— Set problem —
Print the first line of the material below and each line after it, exactly as written, ending with the line that contains "TAIL_RADIUS = 4.0".

— Source data —
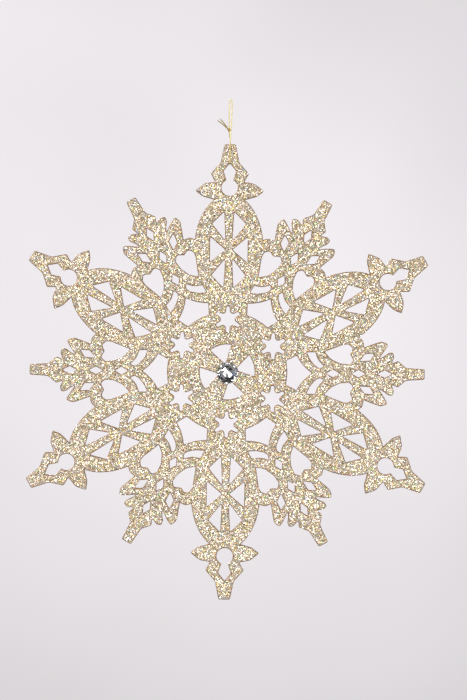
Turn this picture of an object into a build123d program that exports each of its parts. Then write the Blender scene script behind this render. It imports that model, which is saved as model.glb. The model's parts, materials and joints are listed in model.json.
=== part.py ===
from build123d import *
from math import cos, pi, radians, sin, sqrt, tan
import os

# Flat snowflake ornament that hangs from a loop of gold thread. Millimetres.
# The origin is the axis of the pin or hook that the loop hangs on. +Z is up, the snowflake hangs
# in the XZ plane and its front faces -Y.

# Plate
SNOWFLAKE_HEIGHT = 165.2  # tip to tip over two opposite long arms
CORE_THICKNESS = 2.0
GLITTER_THICKNESS = 0.2  # one coat of glue and flakes

# Stone, glued a little off the plate's centre
STONE_DIAMETER = 8.0
STONE_FACETS = 16
STONE_GIRDLE = 0.5
STONE_CROWN = 1.9
STONE_TABLE_DIAMETER = 4.4
STONE_OFFSET_X = 0.2
STONE_OFFSET_Z = -0.4
FOIL_THICKNESS = 0.1
FOIL_EDGE = 0.1  # how far the foil stops short of the stone's edge
GLUE_THICKNESS = 0.2
GLUE_EDGE = 0.5  # how far the glue stops short of the foil's edge

# Thread
THREAD_DIAMETER = 0.4
THREAD_CLEARANCE = 0.1  # between the thread and the plate's faces and keyhole
PIN_RADIUS = 0.3  # of the pin that the loop is sized for
LOOP_HEIGHT = 22.5  # from the pin's axis down to the top of the keyhole
LEG_ABOVE_TAB = 0.6  # how far the bight's legs reach above the arm's tip
LEG_BEND_RISE = 1.2  # from the top of the legs up to where the strands come together
LEAN_PLACE = 0.6  # share of the way down to the knot where the right strand leans forward
LEAN_INWARD = 0.05
LEAN_FORWARD = 0.1
LEAN_RADIUS = 8.0
LEG_BEND_RADIUS = 2.0
KNOT_ABOVE_TAB = 5.25  # from the arm's tip up to the knot's middle
KNOT_RADIUS = 0.55
KNOT_HEIGHT = 1.8
KNOT_ROUNDING = 0.8  # share of the knot's radius
THREAD_IN_KNOT = 0.2  # how far the strands run into the knot
TAIL_SPACING = 0.5
# Each tail's points, from the knot's middle: to the left, away from the other tail, and up
TAIL_LONG = ((0.2, 0.0, 0.2), (1.5, 0.1, 1.5), (3.8, 0.4, 3.2))
TAIL_SHORT = ((0.2, 0.0, 0.2), (1.0, 0.1, 1.6), (2.9, 0.2, 3.8))
TAIL_RADIUS = 4.0

# The pattern is drawn at its first size, then scaled to SNOWFLAKE_HEIGHT
PATTERN_HEIGHT = 165.2
PATTERN_REACH = PATTERN_HEIGHT / 2
ARMS = 6
HUB_RADIUS = 21.8
STAR_HOLE_PLACE = 19.1
KEYHOLE_TOP = 75.85
KEYHOLE_PLACE = 66.9  # of its round foot
KEYHOLE_RADIUS = 3.0
PETAL_MIDDLE = 44.4
PETAL_HALF_WIDTH = 12.6
PETAL_HALF_LENGTH = 20.2
# Diamond holes up a short arm: where each is, half its width and half its height
DIAMONDS = ((57.2, 1.4, 2.7), (47.7, 1.4, 2.6), (38.4, 1.45, 2.4))
HUB_WEDGES = 4
HUB_WEDGE_TURN = -15  # degrees clockwise from the arm, so the spokes stand askew
HUB_WEDGE_REACH = 10.0
HUB_WEDGE_START = 2.95

pattern_scale = SNOWFLAKE_HEIGHT / PATTERN_HEIGHT
keyhole_top = KEYHOLE_TOP * pattern_scale
plate_centre_z = -LOOP_HEIGHT - keyhole_top
face_y = CORE_THICKNESS / 2 + GLITTER_THICKNESS
thread_radius = THREAD_DIAMETER / 2


# Outline helpers. Each works in the arm's own frame: the plate's centre at 0, 0 and the arm up.


def rounded_corner(before, corner, after, wanted):
    """Start, middle and end of the arc that rounds a corner, as large as wanted if it fits."""
    side_in = (before - corner).normalized()
    side_out = (after - corner).normalized()
    half_angle = radians(side_in.get_angle(side_out)) / 2
    room = 0.47 * min((before - corner).length, (after - corner).length)
    cut = min(wanted / tan(half_angle), room)
    radius = cut * tan(half_angle)
    inward = (side_in + side_out).normalized()
    middle = corner + inward * (radius / sin(half_angle) - radius)
    return corner + side_in * cut, middle, corner + side_out * cut


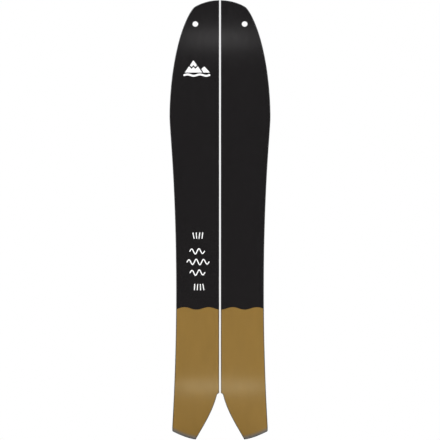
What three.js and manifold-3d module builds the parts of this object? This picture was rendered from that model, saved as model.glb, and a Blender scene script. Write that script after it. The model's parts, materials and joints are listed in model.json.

— Exercise result —
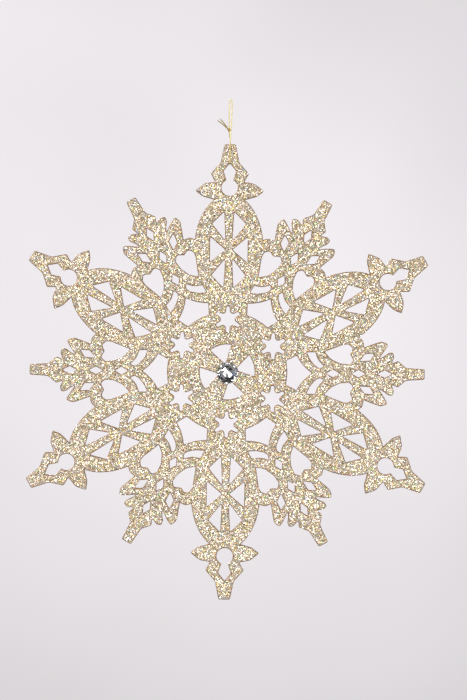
Turn this picture of an object into a build123d program that exports each of its parts. Then write the Blender scene script behind this render. It imports that model, which is saved as model.glb. The model's parts, materials and joints are listed in model.json.
=== part.py ===
from build123d import *
from math import cos, pi, radians, sin, sqrt, tan
import os

# Flat snowflake ornament that hangs from a loop of gold thread. Millimetres.
# The origin is the axis of the pin or hook that the loop hangs on. +Z is up, the snowflake hangs
# in the XZ plane and its front faces -Y.

# Plate
SNOWFLAKE_HEIGHT = 165.2  # tip to tip over two opposite long arms
CORE_THICKNESS = 2.0
GLITTER_THICKNESS = 0.2  # one coat of glue and flakes

# Stone, glued a little off the plate's centre
STONE_DIAMETER = 8.0
STONE_FACETS = 16
STONE_GIRDLE = 0.5
STONE_CROWN = 1.9
STONE_TABLE_DIAMETER = 4.4
STONE_OFFSET_X = 0.2
STONE_OFFSET_Z = -0.4
FOIL_THICKNESS = 0.1
FOIL_EDGE = 0.1  # how far the foil stops short of the stone's edge
GLUE_THICKNESS = 0.2
GLUE_EDGE = 0.5  # how far the glue stops short of the foil's edge

# Thread
THREAD_DIAMETER = 0.4
THREAD_CLEARANCE = 0.1  # between the thread and the plate's faces and keyhole
PIN_RADIUS = 0.3  # of the pin that the loop is sized for
LOOP_HEIGHT = 22.5  # from the pin's axis down to the top of the keyhole
LEG_ABOVE_TAB = 0.6  # how far the bight's legs reach above the arm's tip
LEG_BEND_RISE = 1.2  # from the top of the legs up to where the strands come together
LEAN_PLACE = 0.6  # share of the way down to the knot where the right strand leans forward
LEAN_INWARD = 0.05
LEAN_FORWARD = 0.1
LEAN_RADIUS = 8.0
LEG_BEND_RADIUS = 2.0
KNOT_ABOVE_TAB = 5.25  # from the arm's tip up to the knot's middle
KNOT_RADIUS = 0.55
KNOT_HEIGHT = 1.8
KNOT_ROUNDING = 0.8  # share of the knot's radius
THREAD_IN_KNOT = 0.2  # how far the strands run into the knot
TAIL_SPACING = 0.5
# Each tail's points, from the knot's middle: to the left, away from the other tail, and up
TAIL_LONG = ((0.2, 0.0, 0.2), (1.5, 0.1, 1.5), (3.8, 0.4, 3.2))
TAIL_SHORT = ((0.2, 0.0, 0.2), (1.0, 0.1, 1.6), (2.9, 0.2, 3.8))
TAIL_RADIUS = 4.0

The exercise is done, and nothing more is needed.